Mar 22, 2008

International Markets - Broker earnings and Fed decision fuel rally at US Market

Broker earnings and Fed decision fuel rally at US Market - 19 Mar 2008

Better than expected earning reports from a couple of broker firms and Federal Reserves decision to cut fed fund rate by another 75 bps to 2.25% fuelled a strong rally in the US Market today, Tuesday, 18 March, 2008. All ten of the major economic sectors finished in positive territory. Financials posted the most impressive gain.

Helping to lift the market since the very morning was better than expected earnings reports from Lehman Brothers and Goldman Sachs. Both the firms posted dismal results compared to last year, but stellar results compared to expectations. After this, the market turned its full attention to the 2:15 ET FOMC announcement.

At 2.15 pm E.T, the Federal Open Market Committee (FOMC) announced it is cutting the fed funds rate and discount rates by 75 basis points. That left the fed funds rate at 2.25% and the discount rate at 2.50%. Markets immediate response was negative, although the indices still held strong gains.

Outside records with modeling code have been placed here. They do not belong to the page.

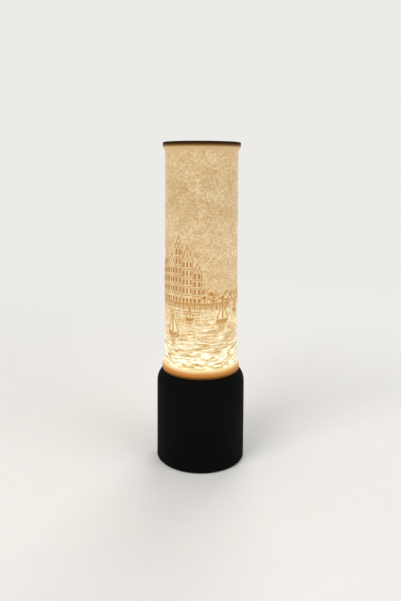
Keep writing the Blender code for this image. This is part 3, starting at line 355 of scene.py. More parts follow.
def finish(name, group, dark, light, scale, rough, bump, metallic=0.0, specular=0.5, glow=None):
    """A material: a surface group feeds the colour, the roughness and, through Bump, the normal."""
    material, tree, shader = new_material(name)
    surface = tree.nodes.new("ShaderNodeGroup")
    surface.node_tree = group
    given = {"Dark": (*dark, 1.0), "Light": (*light, 1.0), "Scale": scale}
    given.update({"Roughness Low": rough[0], "Roughness High": rough[1]})
    for label, value in given.items():
        surface.inputs[label].default_value = value
    feed(tree, surface.outputs["Color"], shader.inputs["Base Color"])
    feed(tree, surface.outputs["Roughness"], shader.inputs["Roughness"])
    feed(tree, bump_node(tree, surface.outputs["Height"], *bump), shader.inputs["Normal"])
    shader.inputs["Metallic"].default_value = metallic
    shader.inputs["Specular IOR Level"].default_value = specular
    if glow:
        feed(tree, surface.outputs["Color"], shader.inputs["Emission Color"])
        shader.inputs["Emission Strength"].default_value = glow
    return material


FINISHES = {slot: finish(slot, *values, **more) for slot, (*values, more) in FINISH_TABLE.items()}
print("finishes:", len(FINISHES))

# %% [markdown]
# The printed tube glows. Light from the bulb inside has to cross its wall, and the thicker the wall, the more of it is
# taken away, blue first. That is why thin parts look cream, thick lines tan and the thick bead at the bottom orange.
# A Color Ramp along the wall's thickness gives that colour. A second ramp along the height says how much light there is
# inside: most just above the base, where the bulb sits, and very little in the bead at the top. Its first stops paint
# shade on the lower bead's bottom edge, where it sits on the base's shoulder. A share of the whole lit colour also goes
# into the base colour, as painted light.

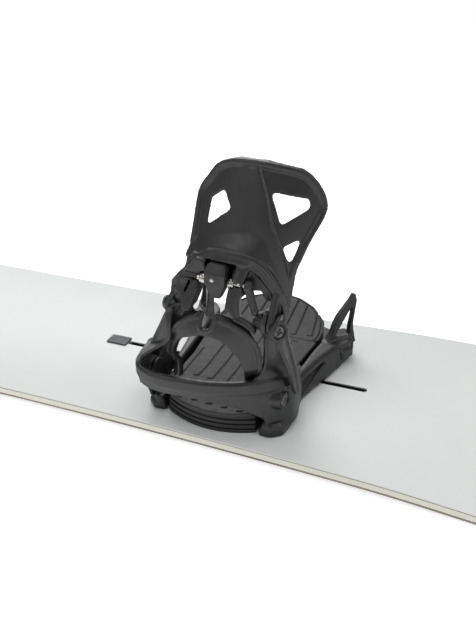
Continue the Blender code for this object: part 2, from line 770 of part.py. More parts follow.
def build_lever(prefix, parent, plastic, steel):
    ring = [(PIVOT_Y + 10 * cos(radians(turn)), PIVOT_Z + 10 * sin(radians(turn)))
            for turn in range(-20, 221, 20)]
    arm = [(-108, 108), (-101, 92), (-94, 76), (-88, 60), (-82, 45), (-76, 32),
           (-70, 28), (-66, 32), (-70, 46), (-76, 62), (-82, 78), (-89.5, 96), (-96, 110.5)]
    mesh = sliced(slab([ring + arm], 0, 5.2), 1, 8.0)
    mesh = wrapped(mesh, on_lever)
    bore = rod((40, PIVOT_Y, PIVOT_Z), (90, PIVOT_Y, PIVOT_Z), 3.6, 16)
    add(f"{prefix}_release_lever", cut(mesh, bore), plastic, parent)
    head = rod((67.8, PIVOT_Y, PIVOT_Z), (70.2, PIVOT_Y, PIVOT_Z), 6.8, 20)
    shank = rod((41.0, PIVOT_Y, PIVOT_Z), (69, PIVOT_Y, PIVOT_Z), 3.3, 16)
    add(f"{prefix}_lever_screw", joined(head, shank), steel, parent)
    cam = rod((42.5, PIVOT_Y, PIVOT_Z), (49.7, PIVOT_Y, PIVOT_Z), 6.0, 16)
    nose = rod((46.5, PIVOT_Y, PIVOT_Z), (46.5, PIVOT_Y, PIVOT_Z + 9.0), 2.6, 10)
    bore = rod((30, PIVOT_Y, PIVOT_Z), (60, PIVOT_Y, PIVOT_Z), 3.6, 16)
    add(f"{prefix}_release_cam", cut(joined(cam, nose), bore), plastic, parent)


def build_fixed_screws(prefix, parent, steel):
    for side, seat, place in ((1, OUTER_SEAT, "outer"), (-1, INNER_SEAT, "inner")):
        head = rod((side * seat, SCREW_Y, SCREW_Z), (side * (seat + 3), SCREW_Y, SCREW_Z), 7.2, 20)
        shank = rod((side * (seat - 9), SCREW_Y, SCREW_Z), (side * (seat + 1), SCREW_Y, SCREW_Z),
                    3.0, 14)
        add(f"{prefix}_hoop_screw_{place}", joined(head, shank), steel, parent)
    head = rod((-47.0, PIVOT_Y, PIVOT_Z), (-44.4, PIVOT_Y, PIVOT_Z), 6.4, 20)
    shank = rod((-46, PIVOT_Y, PIVOT_Z), (-34, PIVOT_Y, PIVOT_Z), 3.3, 16)
    add(f"{prefix}_pivot_screw_inner", joined(head, shank), steel, parent)


def build_binding(prefix, end):
    black = material("moulded", (0.035, 0.035, 0.04), 0.5)
    pad = material("pad", (0.06, 0.06, 0.065), 0.8)
    rubber = material("rubber", (0.03, 0.03, 0.03), 0.85)
    steel = material("steel", (0.30, 0.30, 0.31), 0.35, 1.0)
    nickel = material("nickel", (0.75, 0.74, 0.72), 0.25, 1.0)

    base = bpy.data.objects.new(f"{prefix}_binding", None)
    parts.objects.link(base)
    base.location = (end * STANCE / 2 * MM, 0, DECK * MM)
    base.rotation_euler.z = radians(-end * STANCE_ANGLE)
    base.scale = (end, 1, 1)
    middle = bpy.data.objects.new(f"{prefix}_mounting", None)
    parts.objects.link(middle)
    middle.location = base.location
    middle.scale = (end, 1, 1)
    pivot = axle_empty(f"{prefix}_highback_axis", base, PIVOT_Y, PIVOT_Z)
    lever = axle_empty(f"{prefix}_lever_axis", pivot, PIVOT_Y, PIVOT_Z)
    catch = axle_empty(f"{prefix}_catch_axis", pivot, CATCH_Y, CATCH_Z)

    build_baseplate(prefix, base, black)
    build_mounting(prefix, middle, black, steel)
    build_footbed(prefix, base, pad)
    build_toe_pad(prefix, base, pad)
    build_heel_bumper(prefix, base, rubber)
    for side, place in ((1, "outer"), (-1, "inner")):
        build_toe_hook(prefix, base, side, place, black)
    build_hoop(prefix, base, black)
    build_heel_cup(prefix, base, black)
    build_fixed_screws(prefix, base, steel)
    build_highback(prefix, pivot, black)
    build_catch(prefix, catch, black, nickel)
    build_link_arm(prefix, catch, black)
    build_lever(prefix, lever, black, steel)


for old in list(bpy.data.objects):
    bpy.data.objects.remove(old)
parts = bpy.data.collections.new("snowboard_with_bindings")
cutters = bpy.data.collections.new("cutters")
bpy.context.scene.collection.children.link(parts)
bpy.context.scene.collection.children.link(cutters)
build_board()
build_binding("front", 1)
build_binding("rear", -1)
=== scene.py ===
"""The looks of a snowboard with two step-in bindings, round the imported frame.

Each binding piece is drawn in millimetres in the front binding's own frame: +x outwards, +y to
the toe, z from the deck. place() puts it at the front and, mirrored, at the rear. A moulded
piece is a set of overlapping closed shells that a voxel remesh makes one, with soft edges.
"""
from math import ceil, cos, pi, radians, sin, sqrt, tan

import bmesh
import bpy
import numpy as np
from mathutils import Matrix, Vector


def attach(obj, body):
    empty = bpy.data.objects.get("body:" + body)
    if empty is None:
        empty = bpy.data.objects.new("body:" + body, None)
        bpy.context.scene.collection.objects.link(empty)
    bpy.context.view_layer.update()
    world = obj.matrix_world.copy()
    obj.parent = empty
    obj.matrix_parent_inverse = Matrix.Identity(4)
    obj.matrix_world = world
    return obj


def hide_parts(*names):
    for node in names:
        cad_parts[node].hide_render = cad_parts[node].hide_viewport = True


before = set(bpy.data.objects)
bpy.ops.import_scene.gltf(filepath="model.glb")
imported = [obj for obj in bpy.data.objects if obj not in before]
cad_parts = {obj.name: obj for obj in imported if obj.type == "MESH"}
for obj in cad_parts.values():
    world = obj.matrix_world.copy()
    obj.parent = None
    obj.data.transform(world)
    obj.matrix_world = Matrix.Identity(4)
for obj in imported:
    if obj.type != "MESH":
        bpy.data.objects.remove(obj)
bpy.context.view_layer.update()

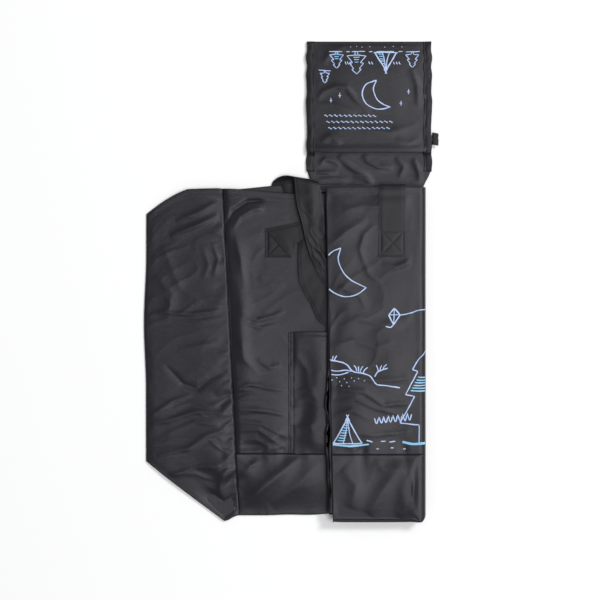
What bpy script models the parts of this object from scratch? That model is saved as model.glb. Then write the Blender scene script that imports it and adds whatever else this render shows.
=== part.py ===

Dow gave up 100 points immediately after Feds announcement. That was mainly because market was looking for a 10 bps cut. Anyway, market once again picked up momentum in the final hour of trading. The Dow Jones industrial Average ended the day with a gain of 420 points at 12,392. The Nasdaq Composite Index, finished higher by 91 points at 2,268. S&P 500 finished higher by 54 points at 1,330.

The Fed cited slowing growth in consumer spending, and a softened labor market. The statement also pointed out the continued strains in the financial markets. The Fed said inflation has been elevated and some indicators of inflation have increased.

All of thirty Dow stocks ended in the green today led by JP Morgan, IBM, AIG, Caterpillar and Exxon Mobil. Off the Dow, Goldman Sachs and Lehman Brothers jumped by 11% and 32% respectively.

Among economic data, February Producer Price Index (PPI) excluding food & energy rose 0.5% month-over-month, which was more than the expected rise of 0.2%. PPI came in at 0.3%, which was better than the expected rise of 0.4% thanks to a slip in food prices.

Also, the Commerce Department reported that February housing starts came in at an annualized rate of 1.065 million, which beat the expected reading of 995,000. However, building permits were 978,000, which missed the expected reading of 1.020 million.

All Indian ADRs ended in green today. HDFC Bank and VSNL were the two topmost gainers, each gaining more than 12%. VSNL was the other top gainer gaining more than 25%.

Crude prices rose by more than $4 today. Prices rose after the Federal Reserve decided to cut overnight lending rates by 75 bps to bring it down to 2.25% to strengthen the economy. Dollar continued to remain under pressure today because of this. Yesterday, crude suffered the biggest daily loss for crude in 17 years due to credit market concerns. Crude-oil futures for light sweet crude for April delivery today closed at $109.42/barrel (higher by $3.74/barrel or 3.5%) on the New York Mercantile Exchange. They earlier dropped to $108 before Feds move. Crude prices are 92% higher on a yearly basis.

Volume on the New York Stock Exchange surpassed 1.9 billion shares, and for every stock on the decline seven were on the rise. On the Nasdaq, more than 1.1 billion shares were exchanged and advancing stocks outran those declining 4 to 1.

Tomorrow, Morgan Stanley will post its latest earnings result. Other than that, weekly crude inventory report from the Department of Energy is expected at 10:30 AM ET.